_EXERCISE_: Search the listing below for the string "from" and copy every line where it occurs.

_SOURCE EXCERPT_:
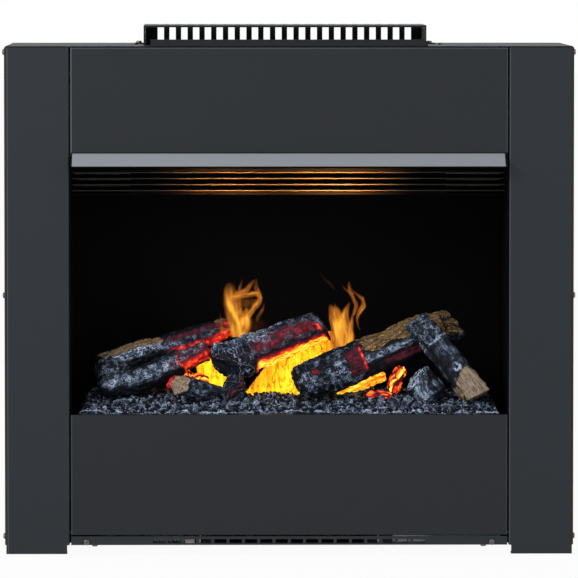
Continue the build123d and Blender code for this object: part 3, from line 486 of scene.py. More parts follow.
# The heater's element and the lamp holders. Steatite ceramic, fired and unglazed, with the scorch
# marks that heat leaves.
steatite_dark = (0.60, 0.57, 0.50)
steatite_pale = (0.74, 0.71, 0.64)
steatite_scorch = (0.22, 0.16, 0.11)


def fired_ceramic():
    finish = Finish("steatite", Specular_IOR_Level=0.35)
    speck = finish.grain(1300, 3, 0.65)
    scorch = finish.grain(45, 3, 0.5)
    base = finish.mix(finish.share(speck, 0.35, 0.75), steatite_dark, steatite_pale)
    finish.show("Base Color", finish.mix(0.6 * finish.share(scorch, 0.5, 0.85), base, steatite_scorch))
    finish.show("Roughness", 0.52 + 0.25 * speck)
    finish.emboss(speck, 0.3, 0.0002)
    return finish


dress(fired_ceramic(), "heater_element", "lamp_holders")


# The lamps under the bed. Small capsules blown from amber glass, a little uneven in the wall, and
# lit, each in its ceramic holder.
glass_deep = (0.95, 0.52, 0.12)
glass_thin = (0.98, 0.66, 0.25)
glow_deep = (0.85, 0.32, 0.04)
glow_thin = (1.0, 0.55, 0.14)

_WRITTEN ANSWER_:
Continue the build123d and Blender code for this object: part 3, from line 486 of scene.py. More parts follow.
# The lamps under the bed. Small capsules blown from amber glass, a little uneven in the wall, and